Return the listing below word for word.

BEGIN

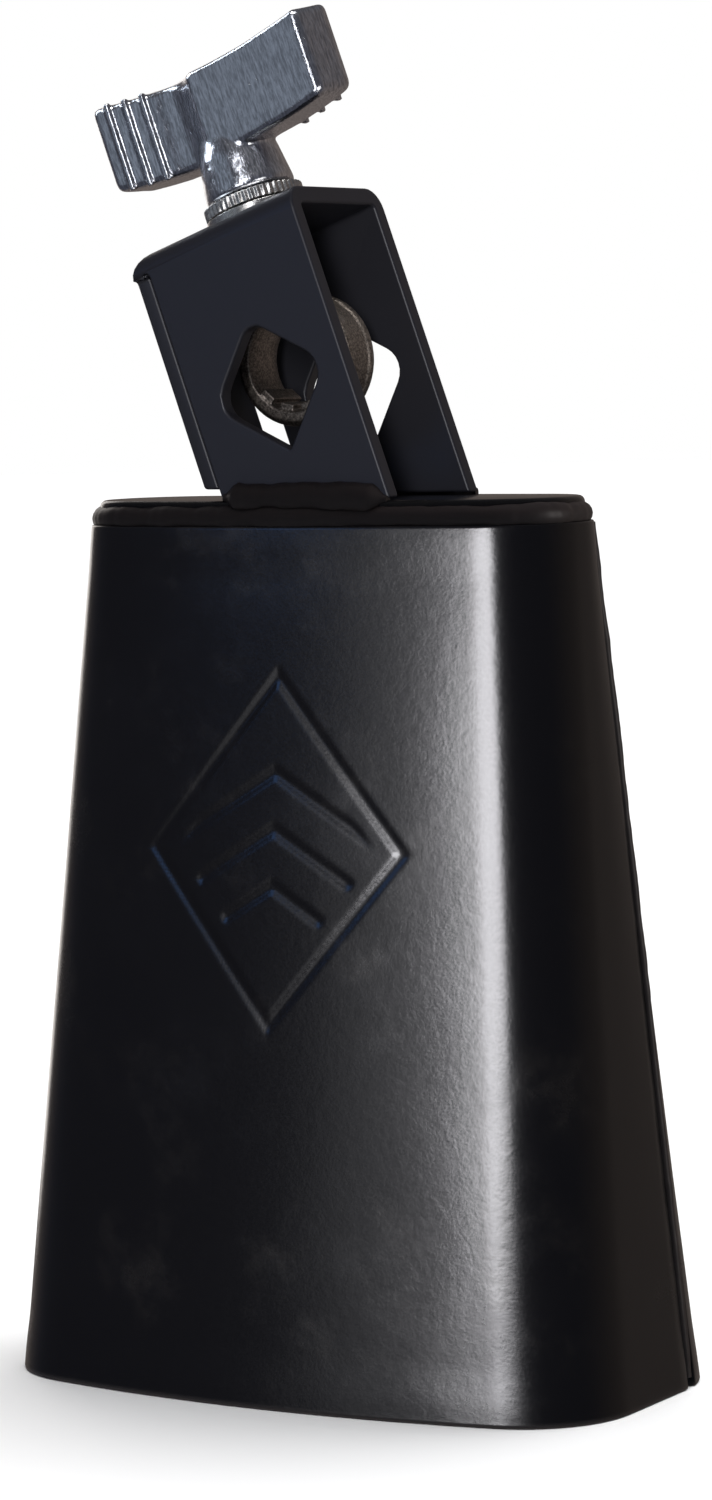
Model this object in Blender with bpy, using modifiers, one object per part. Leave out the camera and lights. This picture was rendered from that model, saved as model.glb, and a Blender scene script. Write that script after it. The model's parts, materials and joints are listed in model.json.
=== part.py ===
"""Cowbell with a folded rod clamp, as an assembly of its separate pieces.

Two pressed half shells and a lid are welded into the bell. A folded bracket stands on the lid and leans to
one side. An eye bolt hangs in the bracket, and the wing nut on top draws it up against a mounting rod.

Units are metres and +Z is up. The origin is the centre of the mouth, whose rim lies on z = 0. X runs across
the wide faces and -Y is the front. The clamp has a frame of its own: x across its legs, y from the front leg
to the rear leg, and z along the lean, from the lid outwards."""

import math

import bmesh
import bpy
from mathutils import Matrix, Vector

MM = 0.001

# Bell
BELL_HEIGHT = 127.0 * MM
SHEET = 1.5 * MM
MOUTH_WIDTH = 98.6 * MM
MOUTH_DEPTH = 55.9 * MM
MOUTH_CROWN = 6.5 * MM
MOUTH_CORNER = 15.8 * MM
CROWN_WIDTH = 78.3 * MM
CROWN_DEPTH = 30.0 * MM
CROWN_CROWN = 4.2 * MM
CROWN_CORNER = 12.0 * MM
SEAM_AT_MOUTH = 10.3 * MM
SEAM_AT_LID = 6.7 * MM
SEAM_BEAD_WIDTH = 1.6 * MM
SEAM_BEAD_PROUD = 0.35 * MM
SEAM_BEAD_LIFT = 1.2 * MM

# Lid
LID_RIM = 3.5 * MM
LID_INSET = 1.0 * MM
LID_EDGE_RADIUS = 0.8 * MM
LID_BEAD_HEIGHT = 1.9 * MM

# Bracket
LEAN = math.radians(19.7)
BRACKET_OFFSET = 2.3 * MM
LEG_WIDTH = 26.2 * MM
LEG_SET_IN = 2.3 * MM
BRACKET_HEIGHT = 42.5 * MM
STRAP = 2.6 * MM
INNER_BEND = 0.7 * MM
FLANGE_SETBACK = 1.0 * MM
FLANGE_DEPTH = 16.8 * MM
FLANGE_CLEARANCE = 1.6 * MM
RELIEF = 0.2 * MM
HOLE_HALF_DIAGONAL = 9.7 * MM
HOLE_HEIGHT = 17.25 * MM
HOLE_OFFSET = 0.25 * MM
HOLE_SIDE_RADIUS = 3.6 * MM
HOLE_TOP_RADIUS = 2.5 * MM
HOLE_FOOT_RADIUS = 0.4 * MM
FOOT_BEAD_HEIGHT = 3.4 * MM
FOOT_BEAD_DEPTH = 1.4 * MM

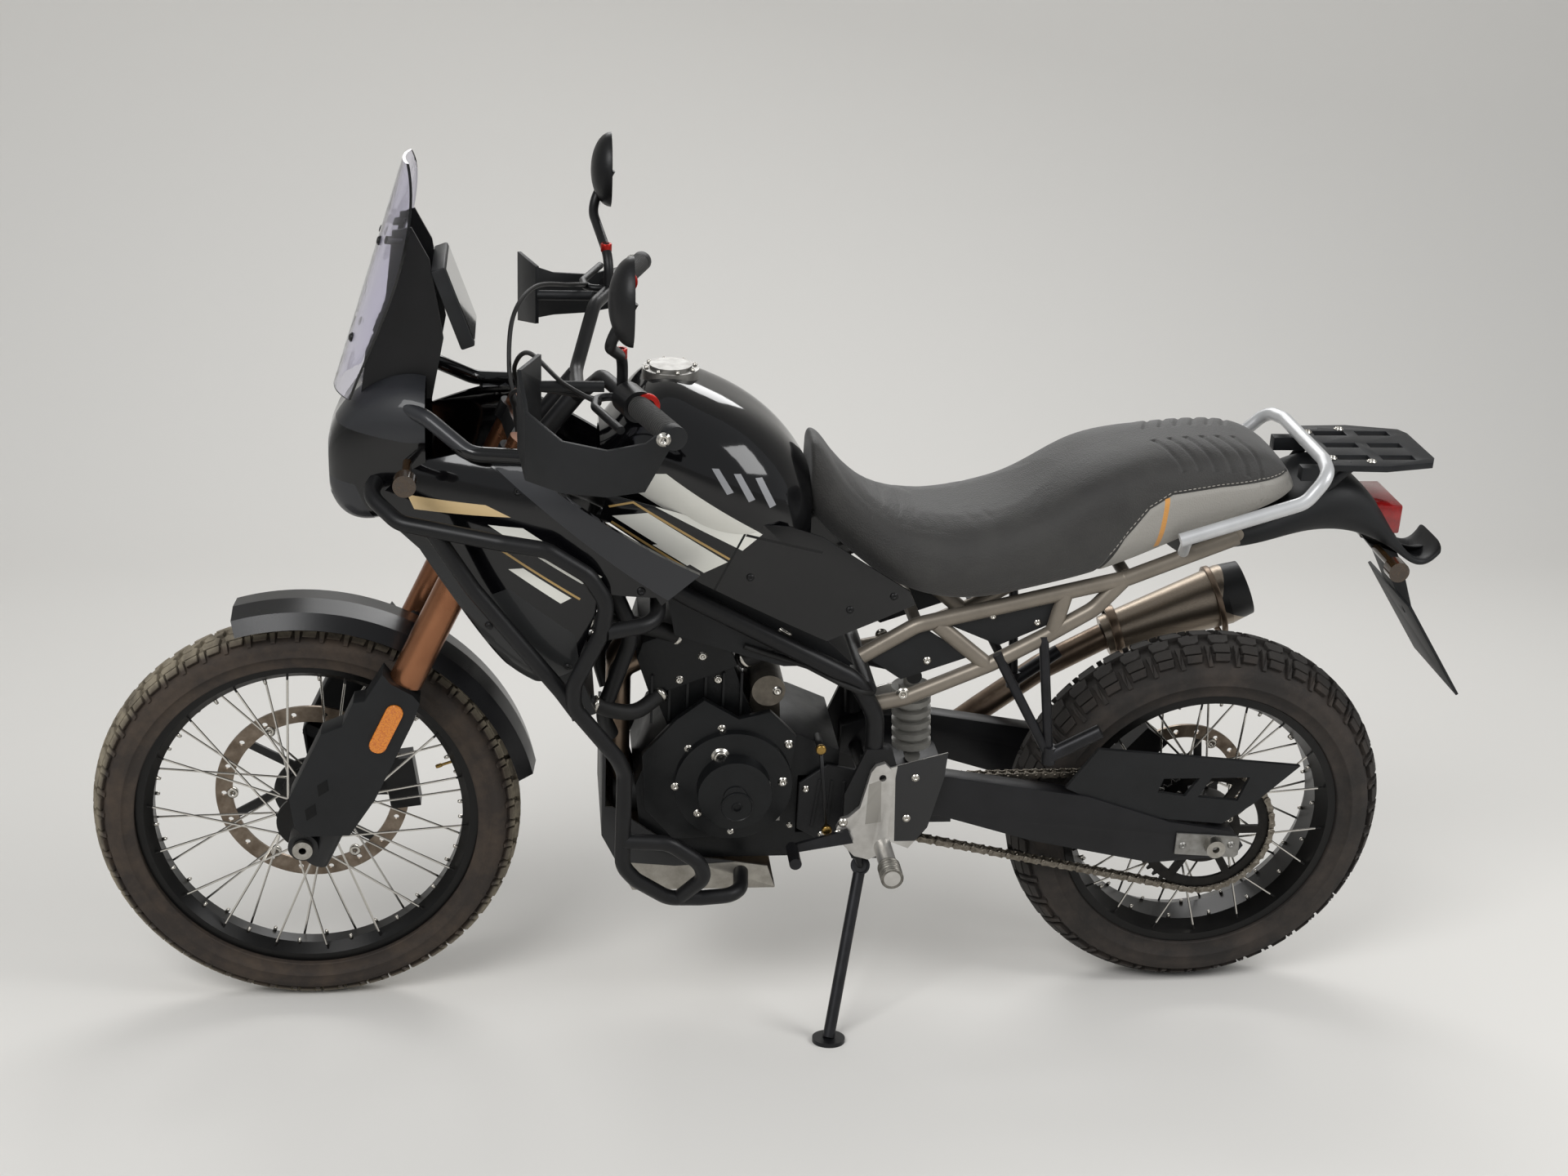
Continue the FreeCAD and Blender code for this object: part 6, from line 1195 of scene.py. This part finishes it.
# Fender fixing: black turned bosses, two on each side, between the fender's stays and the fork's
# lower castings.
bosses = []
for side in (-1, 1):
    for along in (360, 300):
        spot = fork_place(along, 6, side * 78)
        bosses.append(lathe("boss", spot / 1000, (0, side, 0),
                            [(0, -19), (9, -19), (9, 14), (7, 16), (0, 16)], 18))
assemble("fender_bosses", bosses, black_metal, "front_end", "black_metal")

# Lamps: silvered projector barrels behind the headlamp's lens, indicators in smoked polycarbonate, and
# a tail lamp in deep red, with edges eased by 4 mm.
barrels = []
for side in (-1, 1):
    barrels.append(lathe("barrel", at(101, side * 27, 980), (-1, 0, 0),
                         [(0, 0), (10, 1), (15, 5), (19, 9), (21, 9), (22, 7), (22, 0)], 36))
assemble("projector_barrels", barrels, mirror_silver, "chassis", "lamp_lens")
smoked = surface("smoked_polycarbonate", "#3b2a16", "#2a1e12", 0.12, 0.0, 12, 1.0, 0.0001, 0.8)
finish(smoked, "indicators")
red_lens = surface("red_polycarbonate", "#8e0f10", "#6d0a0b", 0.12, 0.0, 10, 1.6, 0.0003, 0.8)
finish(red_lens, "tail_light")
eased("tail_light", 4.0, "chassis")

# Exhaust: stainless header pipes browned by heat, and a silencer of brushed stainless steel with a
# black end cap. The brushing is drawn as fine lines in colour, gloss and relief.
pipe_steel = surface("heated_stainless_steel", "#8a7a6a", "#6a5a4d", 0.34, 1.0, 60, 0.8, 0.0001, worn=0.12)
finish(pipe_steel, "exhaust_pipe")
brushed, tree, shader = new_material("brushed_stainless_steel")
place = upright_place(tree)
strokes = add(tree, "ShaderNodeMapping", {0: place, 2: (0, math.radians(32), 0), 3: (12.0, 900.0, 900.0)})
fine_lines = add(tree, "ShaderNodeTexNoise", {"Vector": strokes.outputs[0], "Scale": 1.0, "Detail": 3.0})
tint = add(tree, "ShaderNodeMix", {0: fine_lines.outputs["Fac"], 6: linear("#a89c8d"), 7: linear("#83776a")},
           data_type="RGBA")
tree.links.new(tint.outputs[2], shader.inputs["Base Color"])
rough = add(tree, "ShaderNodeMapRange", {0: fine_lines.outputs["Fac"], 3: 0.24, 4: 0.46})
tree.links.new(rough.outputs[0], shader.inputs["Roughness"])
shader.inputs["Metallic"].default_value = 1.0
bump = add(tree, "ShaderNodeBump", {"Height": fine_lines.outputs["Fac"], "Strength": 0.5, "Distance": 0.0002})
tree.links.new(bump.outputs[0], shader.inputs["Normal"])
lay_graphics(brushed, [[(1578, 760), (1560, 640), (1700, 580), (1740, 760)]], "#1a1a1b", 0.2, 0.45, True)
finish(brushed, "silencer")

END

| TASK RESPONSE |
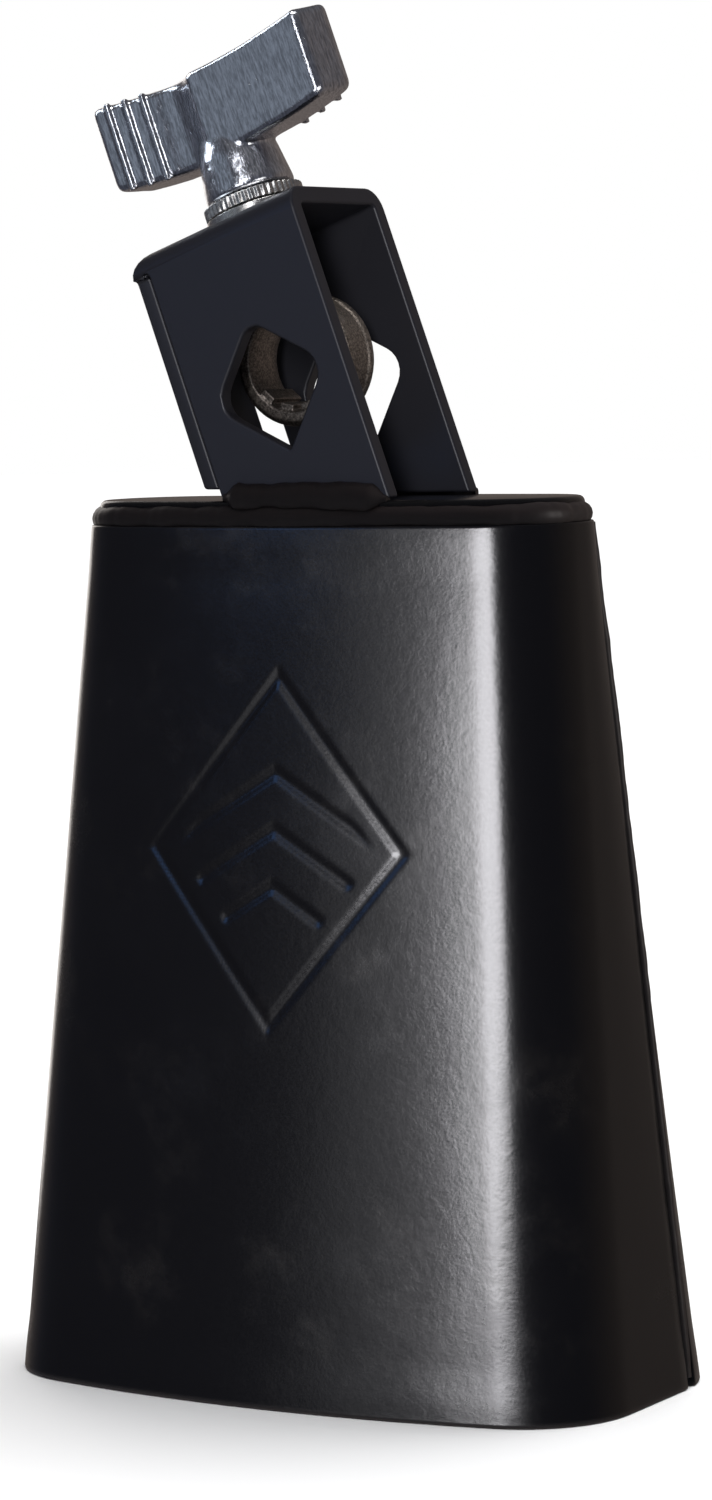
Model this object in Blender with bpy, using modifiers, one object per part. Leave out the camera and lights. This picture was rendered from that model, saved as model.glb, and a Blender scene script. Write that script after it. The model's parts, materials and joints are listed in model.json.
=== part.py ===
"""Cowbell with a folded rod clamp, as an assembly of its separate pieces.

Two pressed half shells and a lid are welded into the bell. A folded bracket stands on the lid and leans to
one side. An eye bolt hangs in the bracket, and the wing nut on top draws it up against a mounting rod.

Units are metres and +Z is up. The origin is the centre of the mouth, whose rim lies on z = 0. X runs across
the wide faces and -Y is the front. The clamp has a frame of its own: x across its legs, y from the front leg
to the rear leg, and z along the lean, from the lid outwards."""

import math

import bmesh
import bpy
from mathutils import Matrix, Vector

MM = 0.001

# Bell
BELL_HEIGHT = 127.0 * MM
SHEET = 1.5 * MM
MOUTH_WIDTH = 98.6 * MM
MOUTH_DEPTH = 55.9 * MM
MOUTH_CROWN = 6.5 * MM
MOUTH_CORNER = 15.8 * MM
CROWN_WIDTH = 78.3 * MM
CROWN_DEPTH = 30.0 * MM
CROWN_CROWN = 4.2 * MM
CROWN_CORNER = 12.0 * MM
SEAM_AT_MOUTH = 10.3 * MM
SEAM_AT_LID = 6.7 * MM
SEAM_BEAD_WIDTH = 1.6 * MM
SEAM_BEAD_PROUD = 0.35 * MM
SEAM_BEAD_LIFT = 1.2 * MM

# Lid
LID_RIM = 3.5 * MM
LID_INSET = 1.0 * MM
LID_EDGE_RADIUS = 0.8 * MM
LID_BEAD_HEIGHT = 1.9 * MM

# Bracket
LEAN = math.radians(19.7)
BRACKET_OFFSET = 2.3 * MM
LEG_WIDTH = 26.2 * MM
LEG_SET_IN = 2.3 * MM
BRACKET_HEIGHT = 42.5 * MM
STRAP = 2.6 * MM
INNER_BEND = 0.7 * MM
FLANGE_SETBACK = 1.0 * MM
FLANGE_DEPTH = 16.8 * MM
FLANGE_CLEARANCE = 1.6 * MM
RELIEF = 0.2 * MM
HOLE_HALF_DIAGONAL = 9.7 * MM
HOLE_HEIGHT = 17.25 * MM
HOLE_OFFSET = 0.25 * MM
HOLE_SIDE_RADIUS = 3.6 * MM
HOLE_TOP_RADIUS = 2.5 * MM
HOLE_FOOT_RADIUS = 0.4 * MM
FOOT_BEAD_HEIGHT = 3.4 * MM
FOOT_BEAD_DEPTH = 1.4 * MM

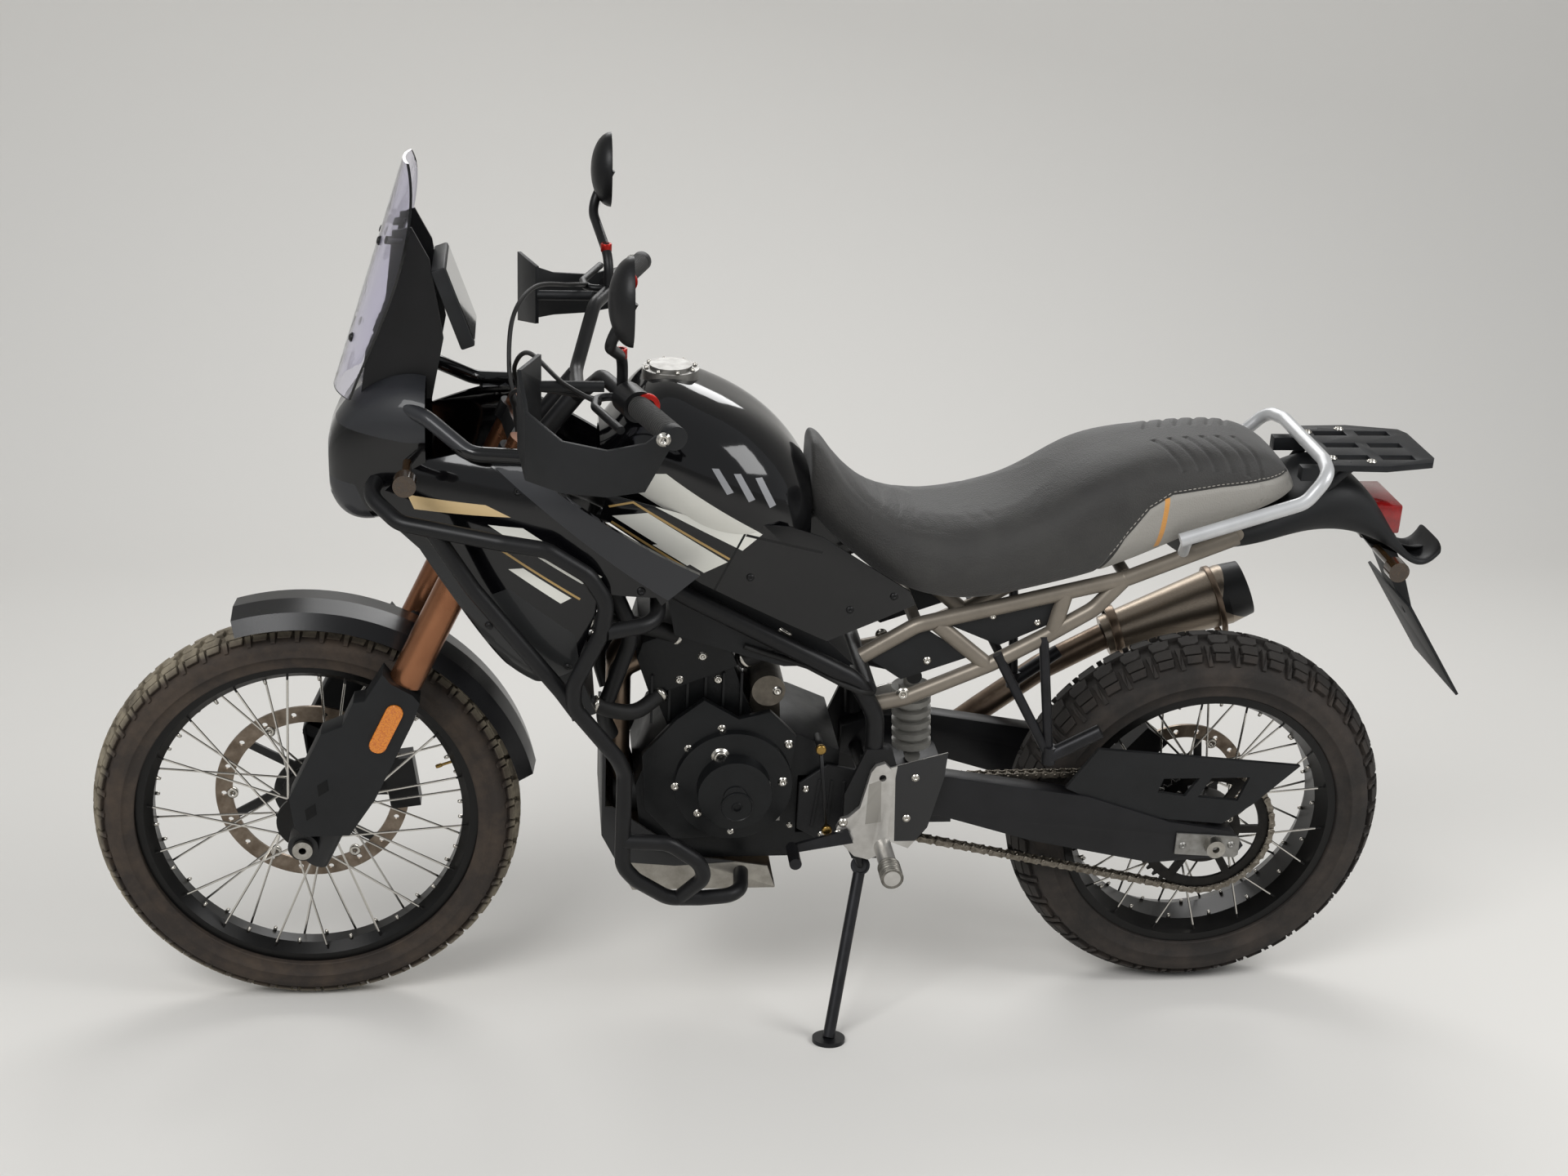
Continue the FreeCAD and Blender code for this object: part 6, from line 1195 of scene.py. This part finishes it.
# Fender fixing: black turned bosses, two on each side, between the fender's stays and the fork's
# lower castings.
bosses = []
for side in (-1, 1):
    for along in (360, 300):
        spot = fork_place(along, 6, side * 78)
        bosses.append(lathe("boss", spot / 1000, (0, side, 0),
                            [(0, -19), (9, -19), (9, 14), (7, 16), (0, 16)], 18))
assemble("fender_bosses", bosses, black_metal, "front_end", "black_metal")

# Lamps: silvered projector barrels behind the headlamp's lens, indicators in smoked polycarbonate, and
# a tail lamp in deep red, with edges eased by 4 mm.
barrels = []
for side in (-1, 1):
    barrels.append(lathe("barrel", at(101, side * 27, 980), (-1, 0, 0),
                         [(0, 0), (10, 1), (15, 5), (19, 9), (21, 9), (22, 7), (22, 0)], 36))
assemble("projector_barrels", barrels, mirror_silver, "chassis", "lamp_lens")
smoked = surface("smoked_polycarbonate", "#3b2a16", "#2a1e12", 0.12, 0.0, 12, 1.0, 0.0001, 0.8)
finish(smoked, "indicators")
red_lens = surface("red_polycarbonate", "#8e0f10", "#6d0a0b", 0.12, 0.0, 10, 1.6, 0.0003, 0.8)
finish(red_lens, "tail_light")
eased("tail_light", 4.0, "chassis")

# Exhaust: stainless header pipes browned by heat, and a silencer of brushed stainless steel with a
# black end cap. The brushing is drawn as fine lines in colour, gloss and relief.
pipe_steel = surface("heated_stainless_steel", "#8a7a6a", "#6a5a4d", 0.34, 1.0, 60, 0.8, 0.0001, worn=0.12)
finish(pipe_steel, "exhaust_pipe")
brushed, tree, shader = new_material("brushed_stainless_steel")
place = upright_place(tree)
strokes = add(tree, "ShaderNodeMapping", {0: place, 2: (0, math.radians(32), 0), 3: (12.0, 900.0, 900.0)})
fine_lines = add(tree, "ShaderNodeTexNoise", {"Vector": strokes.outputs[0], "Scale": 1.0, "Detail": 3.0})
tint = add(tree, "ShaderNodeMix", {0: fine_lines.outputs["Fac"], 6: linear("#a89c8d"), 7: linear("#83776a")},
           data_type="RGBA")
tree.links.new(tint.outputs[2], shader.inputs["Base Color"])
rough = add(tree, "ShaderNodeMapRange", {0: fine_lines.outputs["Fac"], 3: 0.24, 4: 0.46})
tree.links.new(rough.outputs[0], shader.inputs["Roughness"])
shader.inputs["Metallic"].default_value = 1.0
bump = add(tree, "ShaderNodeBump", {"Height": fine_lines.outputs["Fac"], "Strength": 0.5, "Distance": 0.0002})
tree.links.new(bump.outputs[0], shader.inputs["Normal"])
lay_graphics(brushed, [[(1578, 760), (1560, 640), (1700, 580), (1740, 760)]], "#1a1a1b", 0.2, 0.45, True)
finish(brushed, "silencer")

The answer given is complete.